Dataset content:
Begin

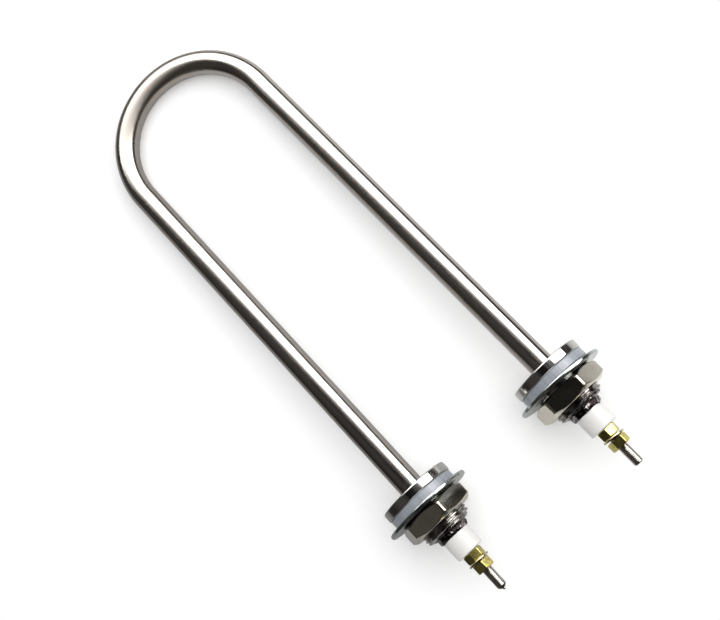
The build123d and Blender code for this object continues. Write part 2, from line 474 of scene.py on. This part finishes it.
def makeSheath():
    low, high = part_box("sheath_tube")
    legY = legOrigin("left").y
    leftEnd = high.x
    rightEnd = high.x + legOrigin("right").x - legOrigin("left").x
    bendX = low.x + legY + sheath["radius"] * mm
    across = Matrix.Translation((leftEnd, legY, 0)) @ Matrix.Rotation(math.radians(90), 4, "Y")
    bm = bmesh.new()
    ends = []
    for radius in (sheath["radius"], sheath["radius"] - sheath["wall"]):
        ring = bmesh.ops.create_circle(
            bm, cap_ends=False, radius=radius * mm, segments=sheath["sidesAround"], matrix=across
        )["verts"]
        firstRing = list({e for v in ring for e in v.link_edges})
        run = bmesh.ops.extrude_edge_only(bm, edges=firstRing)["geom"]
        bmesh.ops.translate(bm, verts=onlyVerts(run), vec=(bendX - leftEnd, 0, 0))
        bend = bmesh.ops.spin(
            bm, geom=onlyVerts(run) + onlyEdges(run), cent=(bendX, 0, 0), axis=(0, 0, 1), dvec=(0, 0, 0),
            angle=math.pi, steps=sheath["bendSteps"], use_merge=False,
        )["geom_last"]
        run = bmesh.ops.extrude_edge_only(bm, edges=onlyEdges(bend))["geom"]
        bmesh.ops.translate(bm, verts=onlyVerts(run), vec=(rightEnd - bendX, 0, 0))
        ends.append((firstRing, onlyEdges(run)))
    for outerEnd, innerEnd in zip(*ends):
        bmesh.ops.bridge_loops(bm, edges=outerEnd + innerEnd)
    bmesh.ops.remove_doubles(bm, verts=bm.verts, dist=weld)
    finishPiece(bm, "sheath", "sheath", "sheath_tube")


makeSheath()
print("sheath made")


# bushings: flange, threaded shank and crimped neck
bushing = {
    "bore": 5.05,
    "flangeRadius": 14.8,
    "flangeThickness": 3.8,
    "flangeRounding": 0.6,
    "threadRadius": 10.0,
    "pitch": 1.5,
    "threadDepth": 0.8,
    "threadPhase": 0.15,
    "crestFlatness": 1.8,
    "rowsPerPitch": 14,
    "shankLength": 16.5,
    "leadInLength": 1.6,
    "leadInDepth": 2.0,
    "leadInCurve": 1.5,  # above 1 the shoulder starts gently
    "insideNut": 0.3,  # how far the cut thread starts inside the nut
    "stepsAround": 160,
}
neck = {
    "radius": 6.75,
    "length": 2.4,
    "rows": 8,
    "crimps": 8,
    "crimpDepth": 0.35,
    "crinkle": 0.30,  # how uneven the crimped metal is
    "crinklesAround": 4.4,
    "crinklesAlong": 0.8,
    "edgeDrop": 0.5,  # how far the end curls in
    "edgeCurve": 4,
    "endWave": 0.18,
    "wavesPerCrinkle": 0.7,
}
neckLumps = {  # metal squeezed out past the end
    "left": {"angle": 27.0, "width": 13.0, "length": 0.6},
    "right": {"angle": 150.0, "width": 16.0, "length": 0.15},
}


def outward(origin, point):  # station and radius in millimetres, and the angle round the leg
    offset = point - origin
    return offset.x / mm, math.hypot(offset.y, offset.z) / mm, math.atan2(offset.z, offset.y)


def placeAt(origin, x, radius, angle):
    return origin + Vector((x, radius * math.cos(angle), radius * math.sin(angle))) * mm


# rows of vertices between two stations move in to the thread's flanks, with round crests and roots
def shapeThread(bm, origin, first, last, outer, thread, limit):
    for vert in bm.verts:
        x, radius, angle = outward(origin, vert.co)
        if first < x < last and abs(radius - outer) < hair:
            turn = (x / thread["pitch"] - angle / fullTurn + thread["threadPhase"]) % 1.0
            wave = 0.5 - 0.5 * math.cos(fullTurn * turn)
            depth = thread["threadDepth"] * wave ** thread["crestFlatness"]
            runIn = min(1.0, (x - first) / thread["pitch"])
            vert.co = placeAt(origin, x, min(outer, limit(x)) - depth * runIn, angle)


def shapeNeck(bm, origin, side):
    lump = neckLumps[side]
    sector = fullTurn / neck["crimps"]
    for vert in bm.verts:
        x, radius, angle = outward(origin, vert.co)
        if x < bushing["shankLength"] + 2 * hair or radius < neck["radius"] - hair:
            continue
        share = (x - bushing["shankLength"]) / neck["length"]
        fromMiddle = (angle % sector) - sector / 2
        crimped = min(neck["radius"], (neck["radius"] - neck["crimpDepth"]) / math.cos(fromMiddle))
        around = Vector((math.cos(angle), math.sin(angle), 0)) * neck["crinklesAround"]
        spot = around + Vector((0, 0, x * neck["crinklesAlong"] + origin.y / mm))
        crinkle = neck["crinkle"] * noise.noise(spot)
        away = (math.degrees(angle) - lump["angle"] + 180) % 360 - 180
        squeezed = lump["length"] * math.exp(-((away / lump["width"]) ** 2))
        wave = neck["endWave"] * noise.noise(spot * neck["wavesPerCrinkle"])
        curl = neck["edgeDrop"] * share ** neck["edgeCurve"]
        vert.co = placeAt(origin, x + share * (squeezed + wave), crimped + crinkle - curl, angle)


def makeBushing(side):
    b = bushing
    origin = legOrigin(side)
    root = b["threadRadius"] - b["threadDepth"]
    start = nodeEnd(side, "hex_nut") - b["insideNut"]
    rows = int((b["shankLength"] - start) / b["pitch"] * b["rowsPerPitch"])
    step = (b["shankLength"] - start) / rows
    neckEnd = b["shankLength"] + neck["length"]
    shankStations = [start + step * i for i in range(rows + 1)]
    neckStations = [b["shankLength"] + neck["length"] * i / neck["rows"] for i in range(neck["rows"] + 1)]
    outline = [
        (-b["flangeThickness"], b["bore"]),
        (-b["flangeThickness"], b["flangeRadius"]),
        (0, b["flangeRadius"]),
        (0, root),
        (start - hair, root),
        *[(x, b["threadRadius"]) for x in shankStations],
        *[(x, neck["radius"]) for x in neckStations],
        (neckEnd, b["bore"]),
    ]
    bm = bmesh.new()
    turnOutline(bm, origin, outline, b["stepsAround"])
    leadIn = b["shankLength"] - b["leadInLength"]

    def limit(x):
        share = max(0.0, x - leadIn) / b["leadInLength"]
        return b["threadRadius"] - b["leadInDepth"] * share ** b["leadInCurve"]

    shapeThread(bm, origin, start, b["shankLength"] + hair, b["threadRadius"], b, limit)
    shapeNeck(bm, origin, side)
    onRim = pastRadius(origin, b["flangeRadius"] - hair)
    roundEdges(bm, b["flangeRounding"], segments=4, degrees=40, among=onRim)
    finishPiece(bm, f"{side}Bushing", "bushing_nickel", f"{side}_bushing", crease=55)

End

Problem to work on: Print the complete listing again, exactly as it stands.

Solution to this task:
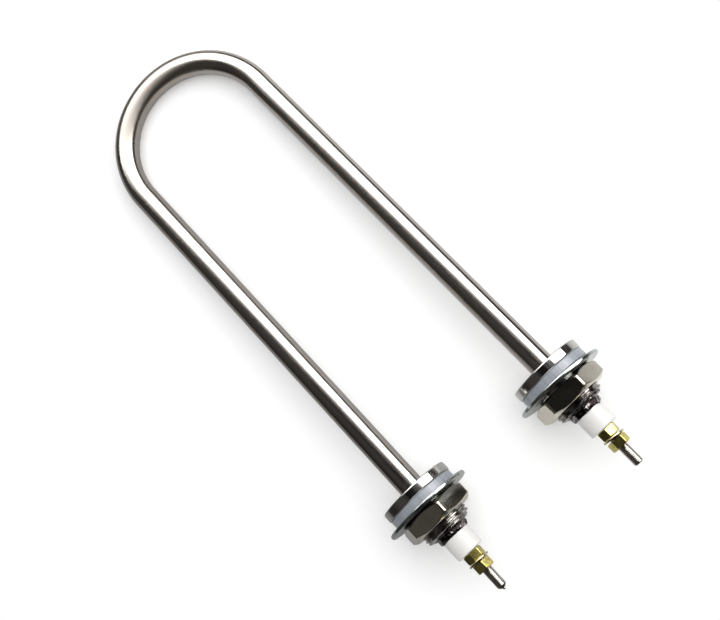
The build123d and Blender code for this object continues. Write part 2, from line 474 of scene.py on. This part finishes it.
def makeSheath():
    low, high = part_box("sheath_tube")
    legY = legOrigin("left").y
    leftEnd = high.x
    rightEnd = high.x + legOrigin("right").x - legOrigin("left").x
    bendX = low.x + legY + sheath["radius"] * mm
    across = Matrix.Translation((leftEnd, legY, 0)) @ Matrix.Rotation(math.radians(90), 4, "Y")
    bm = bmesh.new()
    ends = []
    for radius in (sheath["radius"], sheath["radius"] - sheath["wall"]):
        ring = bmesh.ops.create_circle(
            bm, cap_ends=False, radius=radius * mm, segments=sheath["sidesAround"], matrix=across
        )["verts"]
        firstRing = list({e for v in ring for e in v.link_edges})
        run = bmesh.ops.extrude_edge_only(bm, edges=firstRing)["geom"]
        bmesh.ops.translate(bm, verts=onlyVerts(run), vec=(bendX - leftEnd, 0, 0))
        bend = bmesh.ops.spin(
            bm, geom=onlyVerts(run) + onlyEdges(run), cent=(bendX, 0, 0), axis=(0, 0, 1), dvec=(0, 0, 0),
            angle=math.pi, steps=sheath["bendSteps"], use_merge=False,
        )["geom_last"]
        run = bmesh.ops.extrude_edge_only(bm, edges=onlyEdges(bend))["geom"]
        bmesh.ops.translate(bm, verts=onlyVerts(run), vec=(rightEnd - bendX, 0, 0))
        ends.append((firstRing, onlyEdges(run)))
    for outerEnd, innerEnd in zip(*ends):
        bmesh.ops.bridge_loops(bm, edges=outerEnd + innerEnd)
    bmesh.ops.remove_doubles(bm, verts=bm.verts, dist=weld)
    finishPiece(bm, "sheath", "sheath", "sheath_tube")


makeSheath()
print("sheath made")


# bushings: flange, threaded shank and crimped neck
bushing = {
    "bore": 5.05,
    "flangeRadius": 14.8,
    "flangeThickness": 3.8,
    "flangeRounding": 0.6,
    "threadRadius": 10.0,
    "pitch": 1.5,
    "threadDepth": 0.8,
    "threadPhase": 0.15,
    "crestFlatness": 1.8,
    "rowsPerPitch": 14,
    "shankLength": 16.5,
    "leadInLength": 1.6,
    "leadInDepth": 2.0,
    "leadInCurve": 1.5,  # above 1 the shoulder starts gently
    "insideNut": 0.3,  # how far the cut thread starts inside the nut
    "stepsAround": 160,
}
neck = {
    "radius": 6.75,
    "length": 2.4,
    "rows": 8,
    "crimps": 8,
    "crimpDepth": 0.35,
    "crinkle": 0.30,  # how uneven the crimped metal is
    "crinklesAround": 4.4,
    "crinklesAlong": 0.8,
    "edgeDrop": 0.5,  # how far the end curls in
    "edgeCurve": 4,
    "endWave": 0.18,
    "wavesPerCrinkle": 0.7,
}
neckLumps = {  # metal squeezed out past the end
    "left": {"angle": 27.0, "width": 13.0, "length": 0.6},
    "right": {"angle": 150.0, "width": 16.0, "length": 0.15},
}


def outward(origin, point):  # station and radius in millimetres, and the angle round the leg
    offset = point - origin
    return offset.x / mm, math.hypot(offset.y, offset.z) / mm, math.atan2(offset.z, offset.y)


def placeAt(origin, x, radius, angle):
    return origin + Vector((x, radius * math.cos(angle), radius * math.sin(angle))) * mm


# rows of vertices between two stations move in to the thread's flanks, with round crests and roots
def shapeThread(bm, origin, first, last, outer, thread, limit):
    for vert in bm.verts:
        x, radius, angle = outward(origin, vert.co)
        if first < x < last and abs(radius - outer) < hair:
            turn = (x / thread["pitch"] - angle / fullTurn + thread["threadPhase"]) % 1.0
            wave = 0.5 - 0.5 * math.cos(fullTurn * turn)
            depth = thread["threadDepth"] * wave ** thread["crestFlatness"]
            runIn = min(1.0, (x - first) / thread["pitch"])
            vert.co = placeAt(origin, x, min(outer, limit(x)) - depth * runIn, angle)


def shapeNeck(bm, origin, side):
    lump = neckLumps[side]
    sector = fullTurn / neck["crimps"]
    for vert in bm.verts:
        x, radius, angle = outward(origin, vert.co)
        if x < bushing["shankLength"] + 2 * hair or radius < neck["radius"] - hair:
            continue
        share = (x - bushing["shankLength"]) / neck["length"]
        fromMiddle = (angle % sector) - sector / 2
        crimped = min(neck["radius"], (neck["radius"] - neck["crimpDepth"]) / math.cos(fromMiddle))
        around = Vector((math.cos(angle), math.sin(angle), 0)) * neck["crinklesAround"]
        spot = around + Vector((0, 0, x * neck["crinklesAlong"] + origin.y / mm))
        crinkle = neck["crinkle"] * noise.noise(spot)
        away = (math.degrees(angle) - lump["angle"] + 180) % 360 - 180
        squeezed = lump["length"] * math.exp(-((away / lump["width"]) ** 2))
        wave = neck["endWave"] * noise.noise(spot * neck["wavesPerCrinkle"])
        curl = neck["edgeDrop"] * share ** neck["edgeCurve"]
        vert.co = placeAt(origin, x + share * (squeezed + wave), crimped + crinkle - curl, angle)


def makeBushing(side):
    b = bushing
    origin = legOrigin(side)
    root = b["threadRadius"] - b["threadDepth"]
    start = nodeEnd(side, "hex_nut") - b["insideNut"]
    rows = int((b["shankLength"] - start) / b["pitch"] * b["rowsPerPitch"])
    step = (b["shankLength"] - start) / rows
    neckEnd = b["shankLength"] + neck["length"]
    shankStations = [start + step * i for i in range(rows + 1)]
    neckStations = [b["shankLength"] + neck["length"] * i / neck["rows"] for i in range(neck["rows"] + 1)]
    outline = [
        (-b["flangeThickness"], b["bore"]),
        (-b["flangeThickness"], b["flangeRadius"]),
        (0, b["flangeRadius"]),
        (0, root),
        (start - hair, root),
        *[(x, b["threadRadius"]) for x in shankStations],
        *[(x, neck["radius"]) for x in neckStations],
        (neckEnd, b["bore"]),
    ]
    bm = bmesh.new()
    turnOutline(bm, origin, outline, b["stepsAround"])
    leadIn = b["shankLength"] - b["leadInLength"]

    def limit(x):
        share = max(0.0, x - leadIn) / b["leadInLength"]
        return b["threadRadius"] - b["leadInDepth"] * share ** b["leadInCurve"]

    shapeThread(bm, origin, start, b["shankLength"] + hair, b["threadRadius"], b, limit)
    shapeNeck(bm, origin, side)
    onRim = pastRadius(origin, b["flangeRadius"] - hair)
    roundEdges(bm, b["flangeRounding"], segments=4, degrees=40, among=onRim)
    finishPiece(bm, f"{side}Bushing", "bushing_nickel", f"{side}_bushing", crease=55)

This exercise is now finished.